When it comes to happy snaps, it seems there are as many helpful tips as there are pitfalls. Stand up straight and remember to breathe. Don’t leave arms hanging awkwardly; avoid harsh overhead light; use your hips to kick shape into your form; interact with others in the photo. Be sneaky: in a group shot, put one foot before the other, and one hip behind the person next to you to appear slim. Find your best angle. Facing the camera head-on is least flattering. Try tilting your head or turn your face slightly away from the camera. “I try not to grin like a hyena, and I also suck up to the photo retoucher,” confesses Elizabeth Hurley.

Photo booths are especially tough. “I know a few tricks,” says Moye. “Use a curtain to create a textured background.
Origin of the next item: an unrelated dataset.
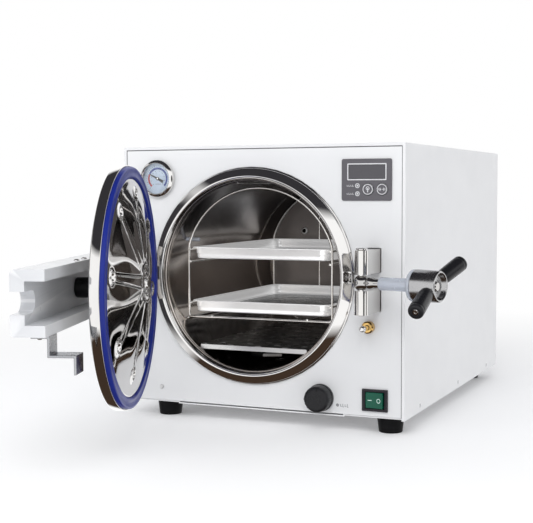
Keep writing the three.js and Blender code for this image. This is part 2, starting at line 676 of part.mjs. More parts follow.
function grip(side) {
  const end = GRIP_REACH;
  const profile = [[0, 12], [8.2, 12], [9.4, 28], [9.7, end - 1.5], [8.6, end], [0, end]];
  const turn = side < 0 ? 90 + GRIP_SLOPE : GRIP_SLOPE - 90;
  const arm = turnedZ(profile, 0, 0, 20).rotate([0, GRIP_LEAN, 0]).rotate([turn, 0, 0]);
  const around = turnedX(rod(HUB_RADIUS + GAP, HUB_START - 30, HUB_END + 40), 0, 0);
  return cut(arm.translate([GRIP_ROOT, 0, 0]), around);
}

function makeHandle() {
  part("handle_hub", turnedX(hubProfile(), 0, 0), steel, bolt);
  part("grip_near", grip(-1), black, bolt);
  part("grip_far", grip(1), black, bolt);
}

// ---- gauge ----
function makeGauge() {
  const { x, z, radius } = GAUGE;
  part("gauge_case", turnedY(rod(22.8, 0.1, 17), x, z), black, front);
  const bezel = [
    [20.4, -7.4], [22.4, -8.4], [24.6, -7.2], [radius, -4], [radius, 0.4], [23.1, 0.4],
    [23.1, -5.4], [20.4, -5.4],
  ];
  part("gauge_bezel", turnedY(bezel, x, z, 32), steel, front);
  const white = { color: 0xd9e2ee, roughness: 0.6 };
  part("gauge_dial", turnedY(rod(22.6, -1, -0.3), x, z), white, front);
  const glass = { color: 0xffffff, roughness: 0.05, transparent: true, opacity: 0.3 };
  part("gauge_glass", turnedY(rod(22.8, -5.1, -4.1), x, z), glass, front);
  const hand = outline([
    [-1.4, -9.5], [1.4, -9.5], [1.1, -2], [0.9, 2], [0.35, 13.4], [-0.35, 13.4], [-0.9, 2], [-1.1, -2],
  ]);
  const hub = turnedY(rod(2.3, -2.4, -1.4), 0, 0, 12);
  const needle = joined(acrossY(hand, -2.2, -1.6), hub).rotate([0, -63, 0]);
  part("gauge_needle", needle.translate([x, 0, z]), black, front);
  const tap = [-0.7071, 0.7071];
  const reach = CHAMBER_OUTER + GAP;
  const pipe = curvedTube([
    [AXIS_X + tap[0] * reach, TOP_PORT_Y, AXIS_Z + tap[1] * reach],
    [AXIS_X + tap[0] * (reach + 25), TOP_PORT_Y, AXIS_Z + tap[1] * (reach + 25)],
    [x + 8, TOP_PORT_Y, z - 6], [x, 34, z], [x, 17.5, z],
  ], 3, 14, 6);
  part("gauge_pipe", pipe, brass, front);
}

// ---- display ----
const BUTTON_Z = 291.7;
const BUTTONS = [["button_left", 152.4], ["button_right", 171.1]];

function makeDisplay() {
  const { x, z, width, height } = DISPLAY;
  const x0 = x - width / 2;
  const z0 = z - height / 2;
  const shape = rounded(x0, x0 + width, z0, z0 + height, 2.5);
  window(shape, 126.2, 175.4, 304.5, 323.1);
  for (const [, buttonX] of BUTTONS) hole(shape, buttonX, BUTTON_Z, 7.7);
  part("display_panel", acrossY(shape, -0.8, 0.5), { color: 0x56555a, roughness: 0.5 }, front);
  const dark = { color: 0x4a494e, roughness: 0.2 };
  part("display_window", box(126.6, 175, -0.4, 0.6, 304.9, 322.7), dark, front);
  for (const [name, buttonX] of BUTTONS) {
    const profile = [[0, -1.8], [6.6, -1.8], [7.2, -1.2], [7.2, 0.2], [2, 0.2], [2, 6], [0, 6]];
    part(name, turnedY(profile, buttonX, BUTTON_Z, 20), { color: 0x4d4c52, roughness: 0.4 }, front);
  }
  const green = { color: 0x1f5a38, roughness: 0.6 };
  part("control_board", box(x - 36, x + 36, 8, 9.6, z - 26, z + 26), green, front);
}

// ---- drain valve, power switch, interlock ----
function makeValve() {
  const { x, z, radius } = KNOB;
  const profile = [
    [0, -19.8], [radius - 2.4, -19.8], [radius - 0.6, -18], [radius, -14], [radius, -4.5],
    [radius + 0.7, -3.4], [radius + 0.7, 0.2], [3.6, 0.2], [3.6, -12], [0, -12],
  ];
  part("valve_knob", turnedY(profile, x, z, 32), black, front);
  part("valve_stem", turnedY(rod(3.2, -11.6, 27), x, z, 12), steel, front);
  const body = joined(
    box(x - 12, x + 12, 20, 48, z - 11, z + 11), turnedY(rod(7.5, 12, 20.5), x, z, 16));
  const seat = turnedY(rod(3.6, 10, 30), x, z, 12);
  part("valve_body", cut(body, seat), brass, front);
  const start = AXIS_Z - CHAMBER_OUTER - GAP;
  const pipe = curvedTube([
    [AXIS_X, DRAIN_Y, start], [AXIS_X, DRAIN_Y, start - 12], [AXIS_X + 14, DRAIN_Y - 8, z],
    [x - 40, 44, z], [x - 24, 36, z], [x - 12.6, 36, z],
  ], 4, 16);
  part("drain_pipe", pipe, brass, front);
}

const ROCKER_TILT = 7;

function makeSwitch() {
  const { x, z, width, height } = SWITCH;
  const flange = box(x - width / 2, x + width / 2, -2, 0.4, z - height / 2, z + height / 2);
  const body = box(x - 14.6, x + 14.6, 0, 24, z - 12, z + 12);
  const pocket = box(x - 12.6, x + 12.6, -3, 10, z - 10.5, z + 10.5);
  part("switch_housing", cut(joined(flange, body), pocket), black, front);
  const section = outline([
    [-11.7, -1.6], [0, 0], [11.7, -1.6], [11.7, 2.5], [4, 8], [-4, 8], [-11.7, 2.5],
  ].map(([a, b]) => [a, b - 2.5]));
  const rocker = upright(section, z - 10.1, z + 10.1).rotate([0, 0, -ROCKER_TILT]);
  part("switch_rocker", rocker.translate([x, 0.5, 0]), { color: 0x0c7a4d, roughness: 0.3 }, front);
}

function makeInterlock() {
  const { x, z } = INTERLOCK;
  const nut = [
    [3.4, -8], [6.2, -8], [8, -6.4], [8, 0.4], [6, 0.4], [6, 7], [3.4, 7],
  ];
  part("interlock_nut", turnedY(nut, x, z, 12), brass, front);
  const plunger = [
    [0, -30], [2.6, -29.4], [4.2, -27.4], [4.6, -25.4], [4.2, -23.4], [2.8, -21.8], [2.8, 9],
    [0, 9],
  ];
  part("interlock_plunger", turnedY(plunger, x, z, 16), steel, front);
  part("interlock_switch", box(x - 10, x + 10, 13.4, 20.4, z - 8, z + 8), black, front);
}

function makePlug() {
  const profile = [[0, -1.4], [2, -1.4], [3, -0.4], [3, 0.4], [1.9, 0.4], [1.9, 4], [0, 4]];
  part("vent_plug", turnedY(profile, PLUG.x, PLUG.z, 16), { color: 0xc9c9c8, roughness: 0.5 }, front);
}

// ---- rear services ----
function makeServices() {
  const base = AXIS_Z + CHAMBER_OUTER + GAP;
  const valve = [
    [0, base], [7, base], [7, base + 9], [9.5, base + 9], [9.5, base + 20], [5, base + 24],
    [5, base + 33], [0, base + 33],
  ];
  part("safety_valve", turnedZ(valve, AXIS_X, TOP_PORT_Y, 16), brass, front);
  const back = CHAMBER_DEPTH + 11;
  const pipe = curvedTube([
    [PORT.x, back, PORT.z], [PORT.x, back + 40, PORT.z], [PORT.x, DEPTH - 70, EXHAUST.z + 20],
    [PORT.x, DEPTH - 30, EXHAUST.z], [PORT.x, DEPTH + 12, EXHAUST.z],
  ], 5.5, 20);
  part("exhaust_pipe", pipe, brass, front);
  const { x, z, width, height } = INLET;
  const body = box(x - width / 2, x + width / 2, DEPTH - 26, DEPTH + 0.6, z - height / 2, z + height / 2);
  const socket = box(x - 11, x + 11, DEPTH - 18, DEPTH + 2, z - 7, z + 7);
  part("power_inlet", cut(body, socket), black, front);
}

makeCover();
makeFrontPanel();
makeBasePan();
makeFeet();
makeRearPanel();
makeFrame();
makeChamber();
makeMouthRing();
makeInsulation();
makeHeater();
makeBaffle();
makeProbe();
makeRack();
makeTray("tray_upper", UPPER_TRAY_RIM);
makeTray("tray_lower", LOWER_TRAY_RIM);
makeBracket("hinge_bracket", HINGE_X, HINGE_Y, HINGE_X - 16.5, HINGE_X + NOSE_RADIUS);
makeBracket("latch_bracket", LATCH_X, LATCH_Y, LATCH_X - NOSE_RADIUS, LATCH_X + 22);
makePin("hinge_pin", HINGE_X, HINGE_Y);
makePin("latch_pin", LATCH_X, LATCH_Y);
makePan();
makeGasket();
makeBar();
makeBoss();
makeStriker();
makeBolt();
makeHandle();
makeGauge();
makeDisplay();
makeValve();
makeSwitch();
makeInterlock();
makePlug();
makeServices();

export default autoclave;
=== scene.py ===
"""Benchtop autoclave: looks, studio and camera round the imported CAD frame.

Lengths are in mm unless said otherwise.
"""

import json
import math

import bmesh
import bpy
from mathutils import Matrix, Vector


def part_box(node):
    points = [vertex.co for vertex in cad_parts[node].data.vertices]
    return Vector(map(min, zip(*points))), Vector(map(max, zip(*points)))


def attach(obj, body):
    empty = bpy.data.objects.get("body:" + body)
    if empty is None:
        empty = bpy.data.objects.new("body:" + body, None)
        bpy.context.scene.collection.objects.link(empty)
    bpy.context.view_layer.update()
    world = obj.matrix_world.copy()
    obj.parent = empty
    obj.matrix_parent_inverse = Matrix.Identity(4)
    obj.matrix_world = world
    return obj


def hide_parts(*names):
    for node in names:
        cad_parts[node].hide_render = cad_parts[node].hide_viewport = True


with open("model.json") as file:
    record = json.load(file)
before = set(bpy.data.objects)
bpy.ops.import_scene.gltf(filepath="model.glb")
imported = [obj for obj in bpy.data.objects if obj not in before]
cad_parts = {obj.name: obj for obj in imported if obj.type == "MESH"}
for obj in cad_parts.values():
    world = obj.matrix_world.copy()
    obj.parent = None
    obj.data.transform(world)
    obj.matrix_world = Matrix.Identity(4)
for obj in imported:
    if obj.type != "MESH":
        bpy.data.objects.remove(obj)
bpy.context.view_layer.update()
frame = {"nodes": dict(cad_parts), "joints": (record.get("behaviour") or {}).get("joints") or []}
NODES = frame["nodes"]
MM = 0.001
JOINTS = {j["name"]: j for j in frame["joints"]}


def node_box(name):
    low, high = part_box(name)
    return Vector(low) / MM, Vector(high) / MM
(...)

Lift yourself a little higher than the red light so that you are looking down. Also, the colour is always flat so go for black-and-white booths. There are no unflattering shadows that way.”

 

But all the right poses won’t make up for a blotchy face. It’s products like Lancome’s Photogenic, Becca’s Aqua Luminous Perfecting Foundation and Laura Mercier’s Candleglow Soft Luminous Foundation that are called for. Others include Photochrome by Prescriptives, a new cream foundation that is light-adjusting, using photochromatic pigments to reflect light and minimise the appearance of fine lines, wrinkles and pores, and Estee Lauder Lucidity Light-Diffusing Makeup. “This is smart makeup,” says Anne Carullo, Vice President Product Development World Wide for Prescriptives and Estee Lauder. “It adjusts to different light environments like some eyeglasses that transform into sunglasses.”
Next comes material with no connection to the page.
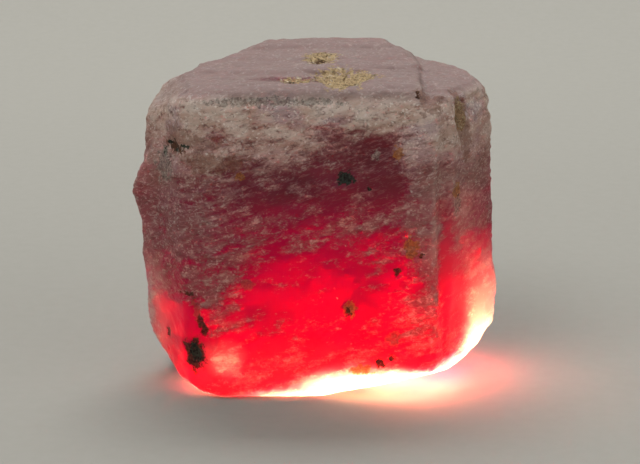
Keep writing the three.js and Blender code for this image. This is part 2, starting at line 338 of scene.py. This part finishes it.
def crust_cover(points, facing, bulge):
    """How much of the chalky crust covers the skin, about 0 to 1."""
    level, slanted = along_growth(points), along_growth(points, DASH_STEEPNESS)
    cover = 0.30 + 0.52 * rise(12, 27, points[:, 2]) + 0.2 * rise(0.5, 0.9, facing[:, 2])
    cover += 0.28 * rough(level, (6.5, 6.5, 2.6), 110)
    cover += 0.40 * rough(slanted, (2.6, 2.6, 1.0), 120) * rise(1.0, 0.6, cover)
    cover += 0.40 * np.clip(bulge, 0, 0.5)
    for seed, (centre, half, amount) in enumerate(CRUST_PATCHES):
        cover += amount * nearness(points, centre, half, 130 + seed)
    return cover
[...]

But I’m worried – and we all know that frowning is catastrophic for wrinkles. Is there such a thing as too much makeup? “Actually, I think a little extra makeup looks better,” says Baldock. “I even put on makeup for my passport and driver’s licence photos.” She highlights eyes by putting a little shimmer on the high point of the brow or a little on the eyelid, then lashings of mascara and a stain for lips and also, if needed, the cheeks. Then she covers the odd spot with concealer and translucent powder. “But don’t use any light-reflecting products if you are sunburnt or have an outbreak,” warns Baldock. When it comes to the face, unlike hair, it seems there is such a thing as too much shine.

“It’s not a matter of how much makeup, but what kind of makeup a woman uses,” explains Bobbi Brown. “Don’t be afraid to use lots of powder – the finish on your face should be matte, otherwise it will look shiny in the pictures. It is also important to define your brows with a brow groomer. Only use a matte shadow on eyelids because shimmer shades will make your face look grease.”
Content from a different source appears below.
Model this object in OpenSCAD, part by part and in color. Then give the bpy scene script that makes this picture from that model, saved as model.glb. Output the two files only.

Unlike Baldock, Brown is not a fan of translucent powder when it comes to photo shoots. “I believe that it is the number-one reason women look bad in photos – it drains the colour from the face and looks like a mask in pictures. This is why it is best to use yellow-toned products.” For cheeks and lips, use colours that are slightly brighter than your everyday makeup – colours that are too soft can make the face look washed out. Brown is, however, adamant about concealer. “Dark circles disappear and it makes you look as if you had eight hours’ sleep when you’ve only had five,” she says. Apply two coats of concealer (use one slightly lighter than your normal concealer shade) to the inner, most recessed corners of each eye.

And, if you still look a fright, do what designer Cynthia Rowley does and close your eyes. That way, your picture probably won’t make the cut.